## Exercise objective
Reproduce each line of the listing exactly.

## Source data
** BEGIN **
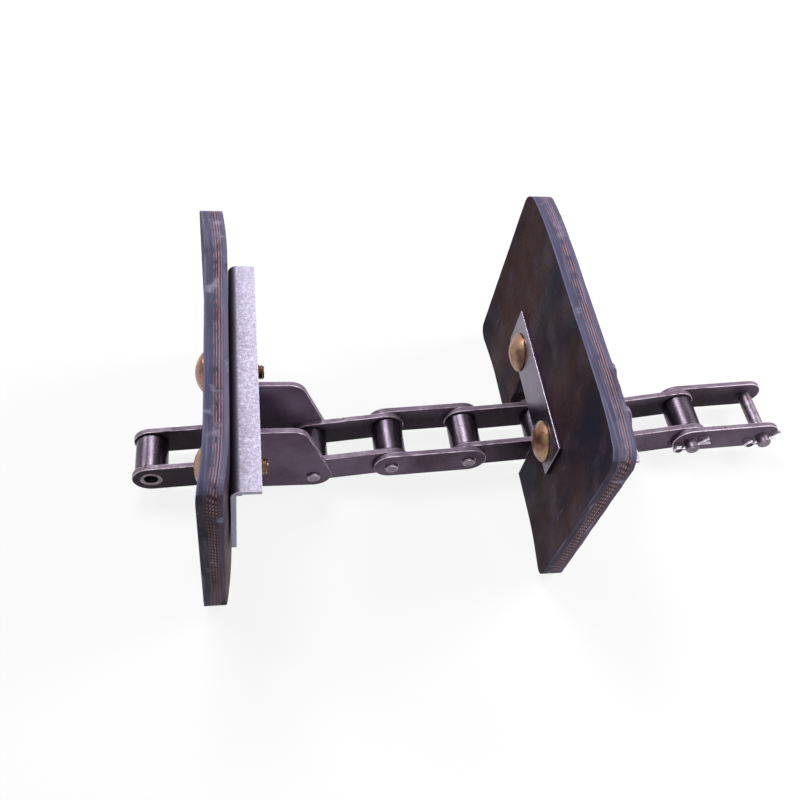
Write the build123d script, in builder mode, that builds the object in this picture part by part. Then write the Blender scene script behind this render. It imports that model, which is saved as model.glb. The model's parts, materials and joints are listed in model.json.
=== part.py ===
"""Conveyor chain with paddles: eight pitches of roller chain that carry two clamped rubber paddles.

X runs along the chain, Y along its pins and Z towards the tops of the paddles. The origin is the
middle of the free bush at the start of the chain. Lengths are in millimetres and angles in degrees.

Each kind of link is modelled once, level and with its first pin on the Y axis, and then put in its
place. The chain lies slack: every paddle's foot stands level with the far end of its link, so these
links lean and the ones between them climb back.
"""

import os

from build123d import *

# Links in their order along the chain, each with the angle that it slopes down
lean = 5.5
strand = (
    ("inner", 0.0),
    ("attachment", lean),
    ("inner", -4.0),
    ("outer", 0.0),
    ("inner", -1.5),
    ("attachment", lean),
    ("inner", -6.0),
    ("connecting", 0.0),
)

# Chain
pitch = 41.4
inner_width = 19.8
plate_height = 19.0
plate_thickness = 2.8
side_clearance = 0.1  # between an inner and an outer plate
roller_diameter = 16.7
roller_clearance = 0.08  # radial, on the bush
roller_end_play = 0.2  # at each end
bush_diameter = 10.2
pin_diameter = 7.16
pin_clearance = 0.07  # radial, in the bush
pin_chamfer = 0.7
rivet_stand = 2.0  # how far a riveted pin end stands out of its plate

# Cotters of the connecting link
cotter_diameter = 2.2
cotter_clearance = 0.15  # radial, in the pin
cotter_gap = 1.4  # from the loose plate
cotter_tilt = 25.0  # about the pin, eye down
cotter_spread = 22.0  # of each leg
cotter_leg = 7.0
eye_diameter = 6.0
eye_neck = 0.7  # from the pin
cotter_pin_end = 2.2  # pin beyond the cotter

# Cup-head bolts and their nuts
bolt_diameter = 8.0
bolt_length = 30.0  # under the head
bolt_height = 32.0  # above the chain's pins
bolt_offset = 12.9  # from the outside of the chain
bolt_end_chamfer = 0.9
head_diameter = 20.65
head_height = 4.9
head_rim = 0.8
neck_length = 4.4
hole_clearance = 0.4  # radial, round a bolt
neck_clearance = 0.1
nut_across_flats = 13.0
nut_height = 6.5

# Side plates that carry a paddle
wing_margin = 9.0  # above and below the bolt
wing_end = 13.0  # beyond the bolt
wing_corner_radius = 5.0
wing_bend_radius = 2.0  # inside
shoulder_radius = 10.0
shoulder_inset = 13.4  # from the link's last pin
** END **
## The result
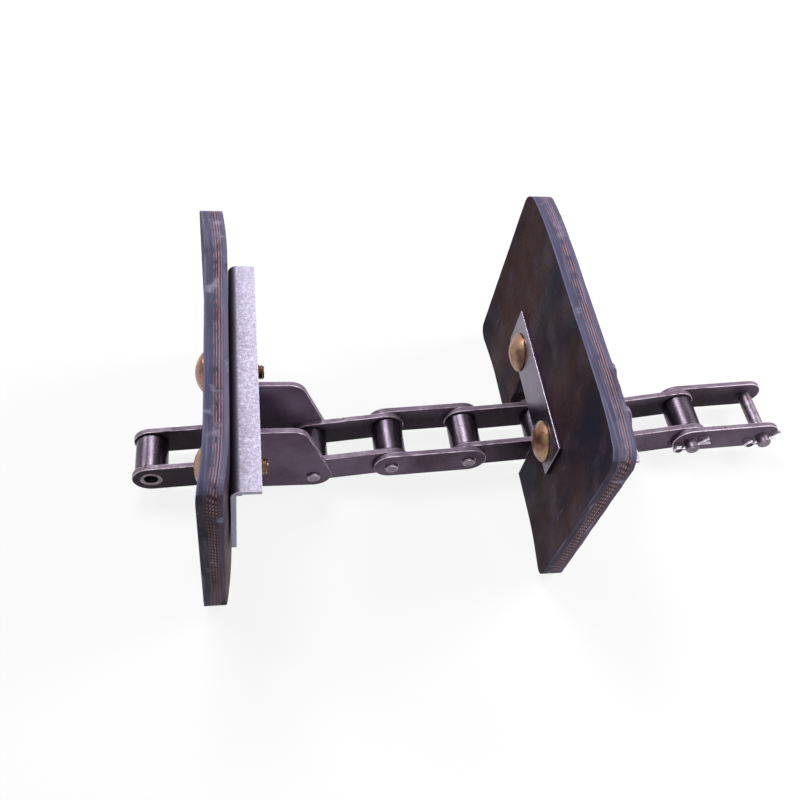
Write the build123d script, in builder mode, that builds the object in this picture part by part. Then write the Blender scene script behind this render. It imports that model, which is saved as model.glb. The model's parts, materials and joints are listed in model.json.
=== part.py ===
"""Conveyor chain with paddles: eight pitches of roller chain that carry two clamped rubber paddles.

X runs along the chain, Y along its pins and Z towards the tops of the paddles. The origin is the
middle of the free bush at the start of the chain. Lengths are in millimetres and angles in degrees.

Each kind of link is modelled once, level and with its first pin on the Y axis, and then put in its
place. The chain lies slack: every paddle's foot stands level with the far end of its link, so these
links lean and the ones between them climb back.
"""

import os

from build123d import *

# Links in their order along the chain, each with the angle that it slopes down
lean = 5.5
strand = (
    ("inner", 0.0),
    ("attachment", lean),
    ("inner", -4.0),
    ("outer", 0.0),
    ("inner", -1.5),
    ("attachment", lean),
    ("inner", -6.0),
    ("connecting", 0.0),
)

# Chain
pitch = 41.4
inner_width = 19.8
plate_height = 19.0
plate_thickness = 2.8
side_clearance = 0.1  # between an inner and an outer plate
roller_diameter = 16.7
roller_clearance = 0.08  # radial, on the bush
roller_end_play = 0.2  # at each end
bush_diameter = 10.2
pin_diameter = 7.16
pin_clearance = 0.07  # radial, in the bush
pin_chamfer = 0.7
rivet_stand = 2.0  # how far a riveted pin end stands out of its plate

# Cotters of the connecting link
cotter_diameter = 2.2
cotter_clearance = 0.15  # radial, in the pin
cotter_gap = 1.4  # from the loose plate
cotter_tilt = 25.0  # about the pin, eye down
cotter_spread = 22.0  # of each leg
cotter_leg = 7.0
eye_diameter = 6.0
eye_neck = 0.7  # from the pin
cotter_pin_end = 2.2  # pin beyond the cotter

# Cup-head bolts and their nuts
bolt_diameter = 8.0
bolt_length = 30.0  # under the head
bolt_height = 32.0  # above the chain's pins
bolt_offset = 12.9  # from the outside of the chain
bolt_end_chamfer = 0.9
head_diameter = 20.65
head_height = 4.9
head_rim = 0.8
neck_length = 4.4
hole_clearance = 0.4  # radial, round a bolt
neck_clearance = 0.1
nut_across_flats = 13.0
nut_height = 6.5

# Side plates that carry a paddle
wing_margin = 9.0  # above and below the bolt
wing_end = 13.0  # beyond the bolt
wing_corner_radius = 5.0
wing_bend_radius = 2.0  # inside
shoulder_radius = 10.0
shoulder_inset = 13.4  # from the link's last pin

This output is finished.